The Rubio Doctrine and the G7
Behind the scenes, the pressure is being codified. During a recent G7 meeting in Paris, Marco Rubio laid out a three-stage plan for a "Post-Castro Cuba."
- Stabilization: Immediate restoration of the power grid using U.S. energy firms.
- Recovery: Unfreezing billions in assets and inviting massive infrastructure investment.
- Transition: Multi-party elections within 24 months.
This plan assumes a cooperative transition. If the Díaz-Canel government continues to reject demands for resignation, the "stabilization" phase may involve a maritime blockade that rivals the 1962 Missile Crisis. The difference this time is that there is no Soviet Union to blink. Russia, bogged down in its own regional conflicts and facing the threat of U.S. oil tariffs, has shown little appetite for a naval confrontation 90 miles from Florida.
The High Cost of the Gamble
There are significant risks to this "Maximum Pressure" 2.0. If the Cuban government chooses to go down fighting, the resulting chaos could trigger a mass migration event that would dwarf the 1980 Mariel Boatlift. A total state collapse could also turn the island into a haven for transnational criminal organizations, creating a security nightmare on America’s doorstep.

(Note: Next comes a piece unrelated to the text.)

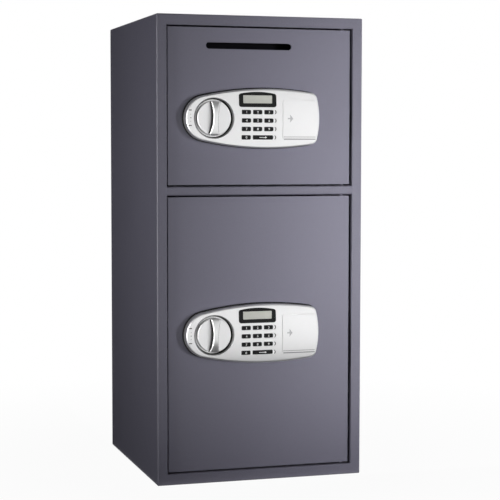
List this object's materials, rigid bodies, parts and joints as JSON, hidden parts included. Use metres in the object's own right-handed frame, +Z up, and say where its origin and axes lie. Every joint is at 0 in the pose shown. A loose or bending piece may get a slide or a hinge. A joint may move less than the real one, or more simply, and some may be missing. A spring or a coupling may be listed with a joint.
{
  "type": "drop safe",
  "caption": "Steel floor safe with a deposit-slot door over a storage door, each with an electronic keypad lock, turning knob, sliding bolts and concealed hinges.",
  "frame": {"origin": "middle of the cabinet's underside, where it stands on the floor", "axes": "+X to the right seen from the front (the hinge side), +Y to the back, +Z up"},
  "size_m": [0.35, 0.3782, 0.76],
  "materials": {
    "cabinet_paint": "dark grey powder coat with a fine texture",
    "black_paint": "matt black primer inside the deposit slot",
    "door_paint": "dark grey powder coat, smoother than the cabinet's",
    "silver_casting": "satin silver lacquer",
    "black_plastic": "gloss black",
    "key_rubber": "matt black",
    "bright_steel": "turned steel",
    "plated_steel": "bright plating",
    "brass": "machined brass",
    "coil": "wound coil in a plated yoke",
    "board": "green board",
    "cell_sleeve": "plain printed sleeve",
    "mat_felt": "dark felt"
  },
  "bodies": {
    "cabinet": {"cabinet_shell": "cabinet_paint", "door_frame": "cabinet_paint", "divider_shelf": "cabinet_paint", "back_panel": "cabinet_paint", "floor_mats": "mat_felt"},
    "upper_door": {"upper_door_panel": "door_paint", "upper_hinge_pins": "cabinet_paint", "upper_lock_housing": "silver_casting", "upper_display_bezel": "black_plastic", "upper_circuit_board": "board", "upper_batteries": "cell_sleeve", "upper_key_cylinder": "plated_steel", "upper_solenoid": "coil", "upper_mechanism_cover": "cabinet_paint", "upper_cover_screws": "bright_steel", "upper_slot_baffle": "black_paint"},
    "upper_knob": {"upper_knob": "silver_casting", "upper_spindle": "bright_steel"},
    "upper_bolts": {"upper_bolt_carrier": "bright_steel"},
    "upper_plunger": {"upper_plunger": "bright_steel"},
    "upper_override_plug": {"upper_key_plug": "brass"},
    "upper_battery_cover": {"upper_battery_cover": "silver_casting"},
    "upper_key_1": {"upper_key_1": "key_rubber"},
    "upper_key_2": {"upper_key_2": "key_rubber"},
    "upper_key_3": {"upper_key_3": "key_rubber"},
    "upper_key_4": {"upper_key_4": "key_rubber"},
    "upper_key_5": {"upper_key_5": "key_rubber"},
    "upper_key_6": {"upper_key_6": "key_rubber"},
    "upper_key_7": {"upper_key_7": "key_rubber"},
    "upper_key_8": {"upper_key_8": "key_rubber"},
    "upper_key_9": {"upper_key_9": "key_rubber"},
    "upper_key_0": {"upper_key_0": "key_rubber"},
    "upper_key_enter": {"upper_key_enter": "key_rubber"},
    "lower_door": {"lower_door_panel": "door_paint", "lower_hinge_pins": "cabinet_paint", "lower_lock_housing": "silver_casting", "lower_display_bezel": "black_plastic", "lower_circuit_board": "board", "lower_batteries": "cell_sleeve", "lower_key_cylinder": "plated_steel", "lower_solenoid": "coil", "lower_mechanism_cover": "cabinet_paint", "lower_cover_screws": "bright_steel"},
    "lower_knob": {"lower_knob": "silver_casting", "lower_spindle": "bright_steel"},
    "lower_bolts": {"lower_bolt_carrier": "bright_steel"},
    "lower_plunger": {"lower_plunger": "bright_steel"},
    "lower_override_plug": {"lower_key_plug": "brass"},
    "lower_battery_cover": {"lower_battery_cover": "silver_casting"},
    "lower_key_1": {"lower_key_1": "key_rubber"},
    "lower_key_2": {"lower_key_2": "key_rubber"},
    "lower_key_3": {"lower_key_3": "key_rubber"},
    "lower_key_4": {"lower_key_4": "key_rubber"},
    "lower_key_5": {"lower_key_5": "key_rubber"},
    "lower_key_6": {"lower_key_6": "key_rubber"},
    "lower_key_7": {"lower_key_7": "key_rubber"},
    "lower_key_8": {"lower_key_8": "key_rubber"},
    "lower_key_9": {"lower_key_9": "key_rubber"},
    "lower_key_0": {"lower_key_0": "key_rubber"},
    "lower_key_enter": {"lower_key_enter": "key_rubber"}
  },
  "joints": [
    {"name": "upper_door_hinge", "type": "hinge", "parent": "cabinet", "child": "upper_door", "pos_m": [0.143, -0.164, 0.6135], "axis": [0, 0, 1], "range_deg": [0, 105]},
    {"name": "upper_knob_turn", "type": "hinge", "parent": "upper_door", "child": "upper_knob", "pos_m": [-0.0825, -0.1715, 0.5943], "axis": [0, -1, 0], "range_deg": [0, 90]},
    {"name": "upper_bolt_slide", "type": "slide", "parent": "upper_door", "child": "upper_bolts", "axis": [-1, 0, 0], "range_m": [0, 0.018]},
    {"name": "upper_cover_slide", "type": "slide", "parent": "upper_door", "child": "upper_battery_cover", "axis": [1, 0, 0], "range_m": [0, 0.024]},
    {"name": "upper_override_turn", "type": "hinge", "parent": "upper_door", "child": "upper_override_plug", "pos_m": [0.04625, -0.1715, 0.593], "axis": [0, 1, 0], "range_deg": [0, 90]},
    {"name": "upper_plunger_slide", "type": "slide", "parent": "upper_door", "child": "upper_plunger", "axis": [0, 0, 1], "range_m": [0, 0.005]},
    {"name": "lower_door_hinge", "type": "hinge", "parent": "cabinet", "child": "lower_door", "pos_m": [0.143, -0.164, 0.244], "axis": [0, 0, 1], "range_deg": [0, 105]},
    {"name": "lower_knob_turn", "type": "hinge", "parent": "lower_door", "child": "lower_knob", "pos_m": [-0.0825, -0.1715, 0.244], "axis": [0, -1, 0], "range_deg": [0, 90]},
    {"name": "lower_bolt_slide", "type": "slide", "parent": "lower_door", "child": "lower_bolts", "axis": [-1, 0, 0], "range_m": [0, 0.018]},
    {"name": "lower_cover_slide", "type": "slide", "parent": "lower_door", "child": "lower_battery_cover", "axis": [1, 0, 0], "range_m": [0, 0.024]},
    {"name": "lower_override_turn", "type": "hinge", "parent": "lower_door", "child": "lower_override_plug", "pos_m": [0.04625, -0.1715, 0.2427], "axis": [0, 1, 0], "range_deg": [0, 90]},
    {"name": "lower_plunger_slide", "type": "slide", "parent": "lower_door", "child": "lower_plunger", "axis": [0, 0, 1], "range_m": [0, 0.005]},
    {"name": "upper_key_1_press", "type": "slide", "parent": "upper_door", "child": "upper_key_1", "axis": [0, 1, 0], "range_m": [0, 0.0012], "stiffness_N_per_m": 600},
    {"name": "upper_key_2_press", "type": "slide", "parent": "upper_door", "child": "upper_key_2", "axis": [0, 1, 0], "range_m": [0, 0.0012], "stiffness_N_per_m": 600},
    {"name": "upper_key_3_press", "type": "slide", "parent": "upper_door", "child": "upper_key_3", "axis": [0, 1, 0], "range_m": [0, 0.0012], "stiffness_N_per_m": 600},
    {"name": "upper_key_4_press", "type": "slide", "parent": "upper_door", "child": "upper_key_4", "axis": [0, 1, 0], "range_m": [0, 0.0012], "stiffness_N_per_m": 600},
    {"name": "upper_key_5_press", "type": "slide", "parent": "upper_door", "child": "upper_key_5", "axis": [0, 1, 0], "range_m": [0, 0.0012], "stiffness_N_per_m": 600},
    {"name": "upper_key_6_press", "type": "slide", "parent": "upper_door", "child": "upper_key_6", "axis": [0, 1, 0], "range_m": [0, 0.0012], "stiffness_N_per_m": 600},
    {"name": "upper_key_7_press", "type": "slide", "parent": "upper_door", "child": "upper_key_7", "axis": [0, 1, 0], "range_m": [0, 0.0012], "stiffness_N_per_m": 600},
    {"name": "upper_key_8_press", "type": "slide", "parent": "upper_door", "child": "upper_key_8", "axis": [0, 1, 0], "range_m": [0, 0.0012], "stiffness_N_per_m": 600},
    {"name": "upper_key_9_press", "type": "slide", "parent": "upper_door", "child": "upper_key_9", "axis": [0, 1, 0], "range_m": [0, 0.0012], "stiffness_N_per_m": 600},
    {"name": "upper_key_0_press", "type": "slide", "parent": "upper_door", "child": "upper_key_0", "axis": [0, 1, 0], "range_m": [0, 0.0012], "stiffness_N_per_m": 600},
    {"name": "upper_key_enter_press", "type": "slide", "parent": "upper_door", "child": "upper_key_enter", "axis": [0, 1, 0], "range_m": [0, 0.0012], "stiffness_N_per_m": 600},
    {"name": "lower_key_1_press", "type": "slide", "parent": "lower_door", "child": "lower_key_1", "axis": [0, 1, 0], "range_m": [0, 0.0012], "stiffness_N_per_m": 600},
    {"name": "lower_key_2_press", "type": "slide", "parent": "lower_door", "child": "lower_key_2", "axis": [0, 1, 0], "range_m": [0, 0.0012], "stiffness_N_per_m": 600},
    {"name": "lower_key_3_press", "type": "slide", "parent": "lower_door", "child": "lower_key_3", "axis": [0, 1, 0], "range_m": [0, 0.0012], "stiffness_N_per_m": 600},
    {"name": "lower_key_4_press", "type": "slide", "parent": "lower_door", "child": "lower_key_4", "axis": [0, 1, 0], "range_m": [0, 0.0012], "stiffness_N_per_m": 600},
    {"name": "lower_key_5_press", "type": "slide", "parent": "lower_door", "child": "lower_key_5", "axis": [0, 1, 0], "range_m": [0, 0.0012], "stiffness_N_per_m": 600},
    {"name": "lower_key_6_press", "type": "slide", "parent": "lower_door", "child": "lower_key_6", "axis": [0, 1, 0], "range_m": [0, 0.0012], "stiffness_N_per_m": 600},
    {"name": "lower_key_7_press", "type": "slide", "parent": "lower_door", "child": "lower_key_7", "axis": [0, 1, 0], "range_m": [0, 0.0012], "stiffness_N_per_m": 600},
    {"name": "lower_key_8_press", "type": "slide", "parent": "lower_door", "child": "lower_key_8", "axis": [0, 1, 0], "range_m": [0, 0.0012], "stiffness_N_per_m": 600},
    {"name": "lower_key_9_press", "type": "slide", "parent": "lower_door", "child": "lower_key_9", "axis": [0, 1, 0], "range_m": [0, 0.0012], "stiffness_N_per_m": 600},
    {"name": "lower_key_0_press", "type": "slide", "parent": "lower_door", "child": "lower_key_0", "axis": [0, 1, 0], "range_m": [0, 0.0012], "stiffness_N_per_m": 600},
    {"name": "lower_key_enter_press", "type": "slide", "parent": "lower_door", "child": "lower_key_enter", "axis": [0, 1, 0], "range_m": [0, 0.0012], "stiffness_N_per_m": 600}
  ],
  "couplings": [
    {"joint": "upper_bolt_slide", "follows": "upper_knob_turn", "m_per_rad": 0.011459},
    {"joint": "lower_bolt_slide", "follows": "lower_knob_turn", "m_per_rad": 0.011459}
  ]
}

Furthermore, the legalities are murky. The 1996 Helms-Burton Act limits how much any President can "deal" with a communist government in Havana. Trump is effectively trying to bypass decades of legislative deadlock by creating a reality on the ground that makes the old laws irrelevant. He isn't looking to amend the embargo; he is looking to erase the government that the embargo was meant to punish.
The "Cuba is next" comment wasn't a joke, and it wasn't a gaffe. It was a signal to the world that the Caribbean is once again an American lake, and the era of "strategic patience" has been replaced by a doctrine of forced results. The lights are going out in Havana, and Washington has its hand on the switch.